10月30日、石油・ガス気候イニシアチブ(OGCI)は、玄武岩やカンラン岩などの反応性鉱物を利用した新たな二酸化炭素(CO2)貯留の道を探る報告書『Expanding CO2 Storage: The Role of CO2 Mineralizing Rocks such as Basalts and Peridotites』を発表した。これらの岩石はCO2と自然反応して炭酸塩鉱物を形成し、CO2を数百万年単位で地中に固定できることから、従来の堆積層を用いた地質貯留を補完する「永続的貯留」の新たな選択肢として注目されている。
報告書は、鉱物化によるCO2貯留が地理的に多様な地域での炭素回収・貯留(CCUS)展開を可能にし、長距離輸送コストの削減にもつながると指摘する。特に堆積層が乏しい地域でもCCUSを進められる点を強調している。

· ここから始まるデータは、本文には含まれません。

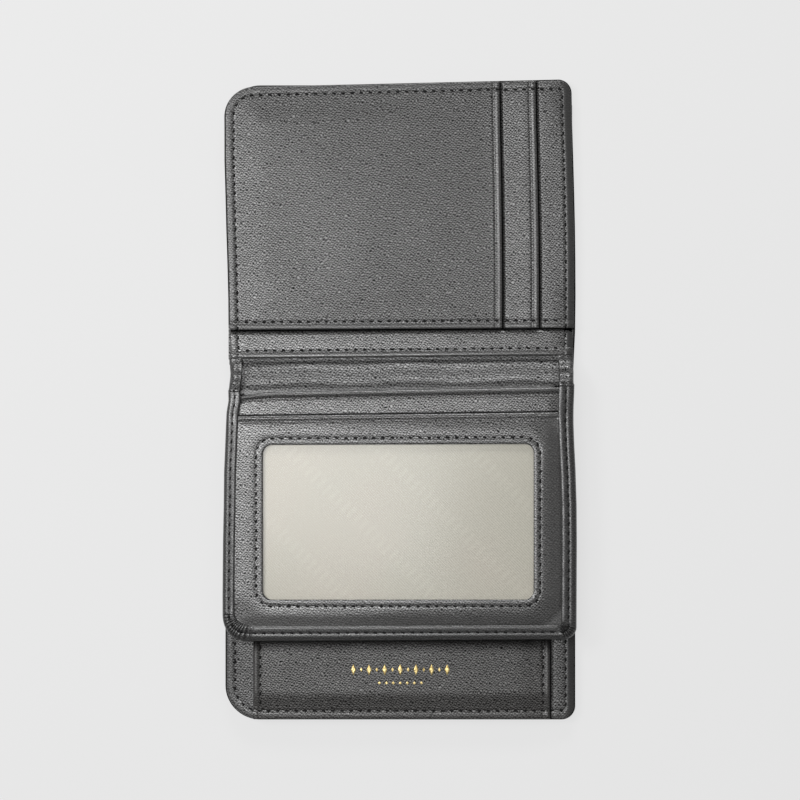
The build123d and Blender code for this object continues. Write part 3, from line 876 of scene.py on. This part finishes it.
PAGE = Outline(PAGE_LOW[0], PAGE_HIGH[0], PAGE_LOW[1], OPEN_END, (PAGE_CORNER_LEFT, PAGE_CORNER_RIGHT, 0, 0))
PAGE_END = PAGE_HIGH[1]
UNDER_BINDING = 1.0  # the panels run this far under the binding
INNER_LEFT, INNER_RIGHT = PAGE.left + BINDING_WIDTH, PAGE.right - BINDING_WIDTH
INNER_BOTTOM = PAGE.bottom + BINDING_WIDTH
WINDOW_LEVEL, SLOT_LEVEL, BACKING_LEVEL = 9.5, 7.55, 6.8
BINDING_SEAM = 2.35
WINDOW_RADIUS = 2.6
WINDOW = Outline(-39.0, 37.8, -56.2, -12.2, (WINDOW_RADIUS,) * 4)
WINDOW_SEAM = 1.9  # outside the window's edge
WINDOW_REACH = 12  # how far round the window it shapes the panel's face
ROUND_WINDOW = Outline(
    WINDOW.left - WINDOW_REACH, WINDOW.right + WINDOW_REACH,
    WINDOW.bottom - WINDOW_REACH, WINDOW.top + WINDOW_REACH, (WINDOW_RADIUS + WINDOW_REACH,) * 4,
)
WINDOW_COUNTS = (120, 70, 14)  # points across, along and round each corner of a loop


def page_outline(top, bottom=None, corner=2.2):
    """A page panel's outline, tucked under the binding."""
    return Outline(
        INNER_LEFT - UNDER_BINDING, INNER_RIGHT + UNDER_BINDING,
        INNER_BOTTOM - UNDER_BINDING if bottom is None else bottom, top, (corner, 0.6, 0, 0),
    )


def tuck(x, y, depth):
    """How far a panel dips where it runs in under the binding."""
    side = np.minimum(np.minimum(x - INNER_LEFT, INNER_RIGHT - x), y - INNER_BOTTOM)
    return depth * (1 - smooth(side, -0.4, 3.2))


def window_top(x, y):
    """The window panel's face, with its seam, its crease along the mouth, and its dip under the binding."""
    from_window = WINDOW_REACH - ROUND_WINDOW.inset(x, y)
    from_mouth = WINDOW_PANEL_TOP - y
    fall = (0.4 + 0.8 * smooth(x, -30, 34)) * (1 - 0.2 * smooth(y, WINDOW.top, WINDOW.top + 3))
    fall = fall + 0.3 * smooth(x, 30, 40) * (1 - smooth(y, -22, -14)) + 0.2 * (1 - smooth(y, -60, -54))
    z = WINDOW_LEVEL + waves(x, y, 30, 0.07, 41) - tuck(x, y, 0.15)
    z -= fall * np.clip((from_window - 1.2) / 7.4, 0, 1)
    z += ridge(from_window - WINDOW_SEAM, -0.11, 0.4) + ridge(from_window - 0.8, 0.05, 0.7)
    z -= 0.3 * (1 - smooth(from_window, 0, 5)) + 0.2 * (1 - smooth(from_mouth, 0, 6))
    return z + ridge(from_mouth - 1.75, -0.2, 0.34) + ridge(from_mouth - 0.8, 0.18, 0.55)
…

OGCIは、欧州のラヴェンナCCUSやノーザンライツ、米国のストラトスやラバーグ、中国やサウジアラビア、ブラジルなど世界50超のCCUSハブ開発に関与しており、2030年までに年間最大5億トンのCO2を回収・貯留できる見通しだという。
報告書では、玄武岩やカンラン岩などの鉱物化岩石を対象に、パイロット実証の成果を踏まえて、技術的要件や安全なスケールアップのための規制・許認可枠組みを比較検討。各国政府、産業界、研究機関の連携による実証拡大とモニタリング手法の共有を呼びかけている。

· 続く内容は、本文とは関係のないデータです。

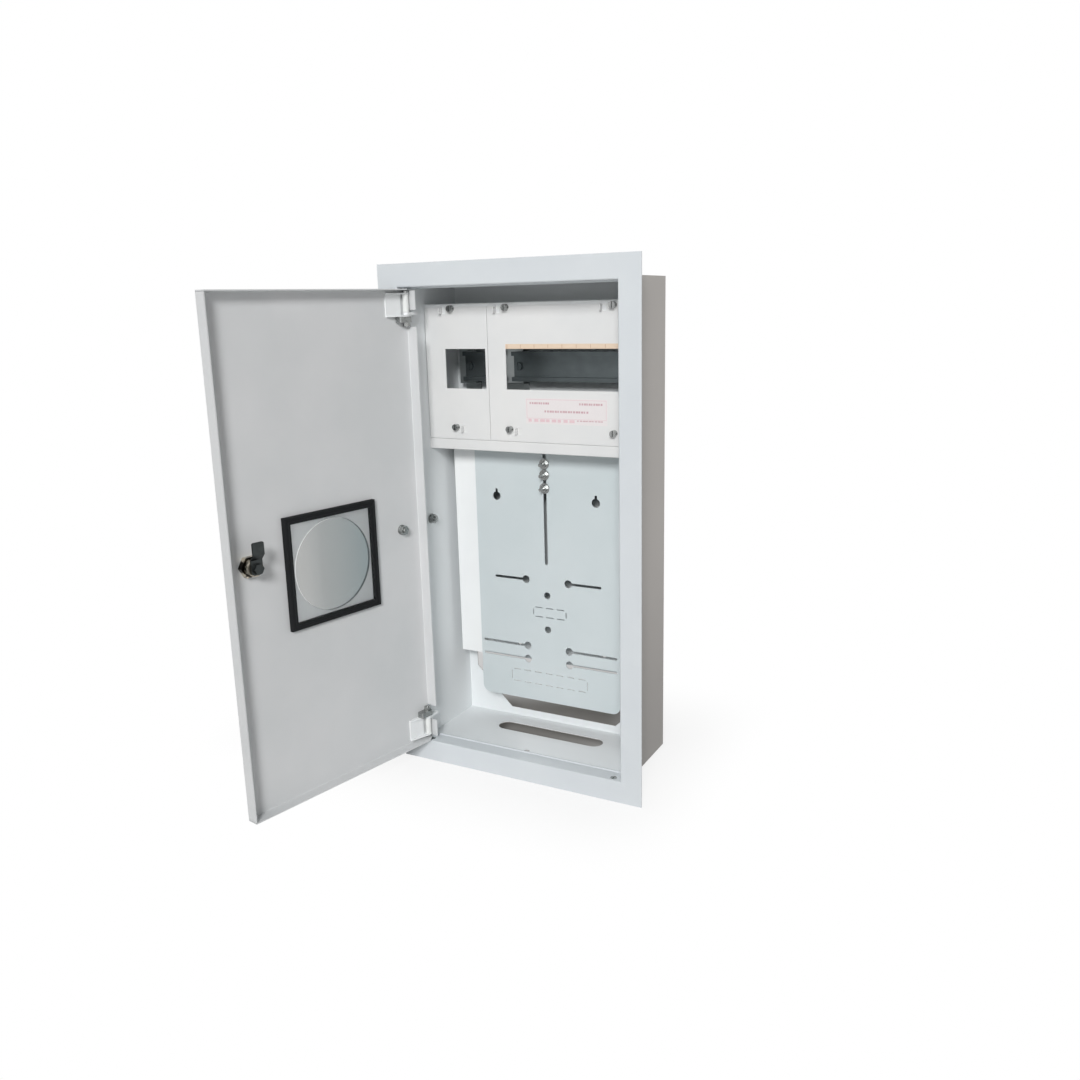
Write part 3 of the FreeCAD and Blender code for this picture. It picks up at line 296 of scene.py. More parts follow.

OGCIの事務局は「鉱物化岩石をCO2貯留の新たなカテゴリーとして確立することは、世界的なCCUSマップを広げ、ネットゼロへの進捗を加速させる鍵になる」と述べた。
OGCIは世界の原油・天然ガス生産の約25%を占める12社(アラムコ、bp、シェブロン、中国石油天然気集団、エニ、エクイノール、エクソンモービル、オクシデンタル、ペトロブラス、レプソル、シェル、トタルエナジーズ)で構成され、低炭素技術への累計投資額は1,250億ドル(約19兆円)に達している。
本報告書は、CO2貯留技術の多様化と地域的拡張を図る政策議論に新たな指針を与えるものとなりそうだ。